Note: I frequently feature readers’ answers to one or more of the questions Emma and I asked on our road trip. Find out how to submit here.
Javacia: 28, writer and educator, lives in Birmingham, Alabama, blogs at GeorgiaMae.com, where she writes about feminism, race issues, media, pop culture and more.
Do you consider yourself a feminist; why or why not?
I am a black feminist, though I’ve been told that phrase is an oxymoron. People have told me my feminist beliefs emasculate black men and have asked why I choose to associate myself with a movement started by “rich, racist white women with nothing better to do.”
But when it comes to the issue of feminism and race, my favorite poet June Jordan said it best: “I am feminist, and what that means to me is much the same as the meaning of the fact that I am Black: it means that I must undertake to love myself and to respect myself as though my very life depends upon self-love and self-respect.”

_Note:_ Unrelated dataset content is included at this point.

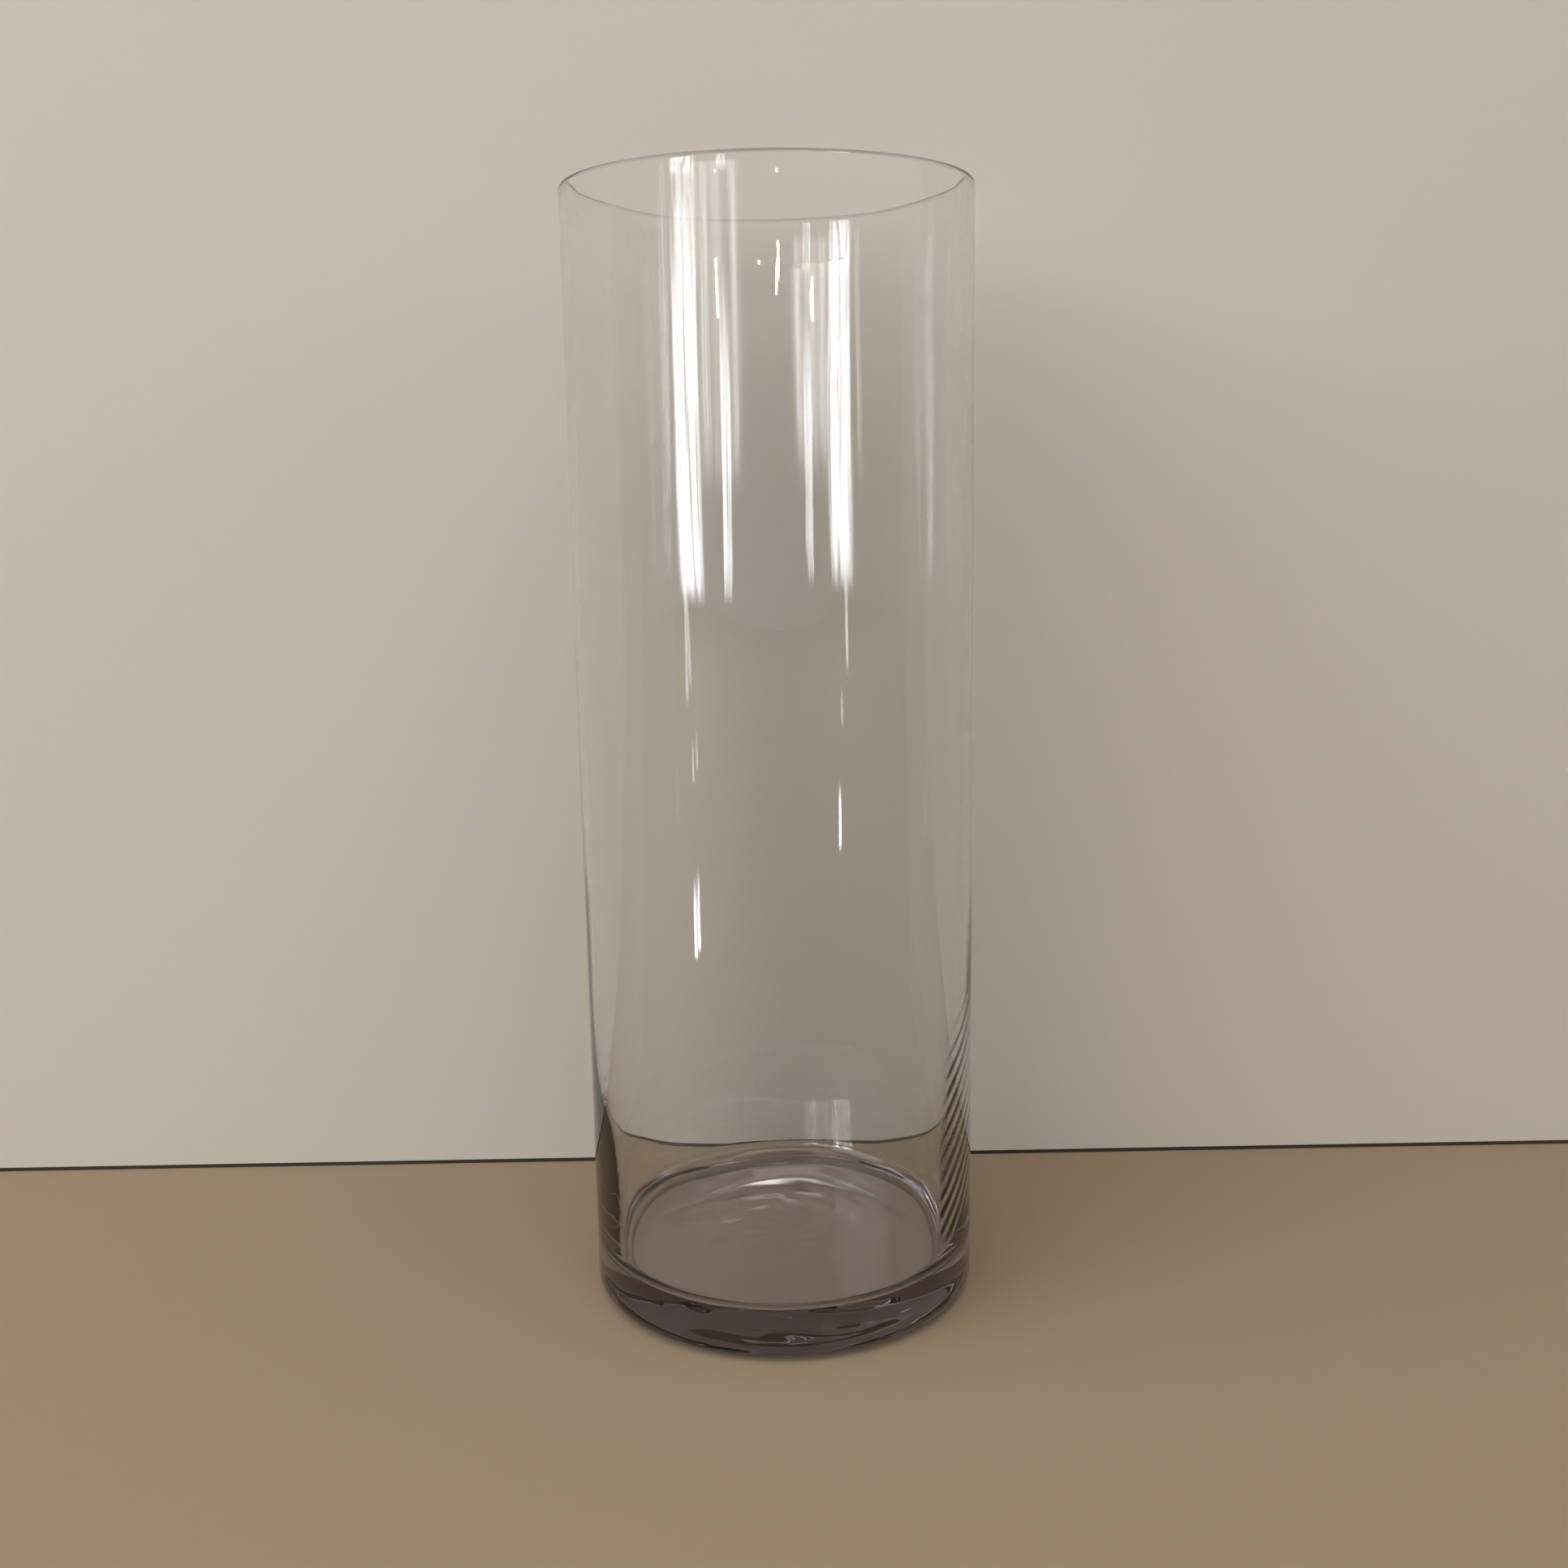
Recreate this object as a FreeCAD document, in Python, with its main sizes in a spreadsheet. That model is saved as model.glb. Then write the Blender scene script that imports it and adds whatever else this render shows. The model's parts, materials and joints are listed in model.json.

So while people ask how I can be black and feminist, I ask, “How could I not?”
I am also a Christian feminist, though men standing in pulpits have said my feminism is a sin. Yet, over two millennia ago Jesus was protesting the stoning of women and dispelling the notion that a woman’s place is in the kitchen. So I tell them Jesus was a feminist–this I know, for the Bible tells me so.
How is your experience of being a woman affected by where you live or where you come from?
I recently returned to my hometown, Birmingham, Alabama after living in the Midwest and on the West Coast for several years. I am very proud of my Southern roots, but I come from a family that bucked many conventions. My mom, who loves watching Spike TV and wears a skirt about twice a year, doesn’t exactly conform to old-fashioned ideas of what it means to be “lady-like.” My dad, who does all the cooking and loves watching soap operas, always encouraged me to be ambitious and independent. He once said he wanted me to be America’s first female president.
I became a writer instead. I write to tell my stories and those of other young women, which I believe can be as political as running for office because as poet Aracelis Girmay once said, “As long as we are living in a society or culture that says that it’s okay for some people to have voices and others to not have voices, then speaking is a political act.”







2 responses so far ↓
1 Megan R. // Dec 14, 2009 at 10:32 am
I love this “Southern Series”! I would have to agree that there is much potential for activism in the South, because there is so much oppression, yet so many strong souls that dont take things lying down. In the south you also learn how feminists reconcile their religion and the traditions of their family…often Christianity has to get a lot more personal before it fits with feminist ideals.
I’m from Austin, which doesn’t completely count, but I can still vouch for all the fierce southern women out there :)
2 Ms. Merchant // Dec 14, 2009 at 12:00 pm
This is awesome. Javacia rocks! And i love the pic also!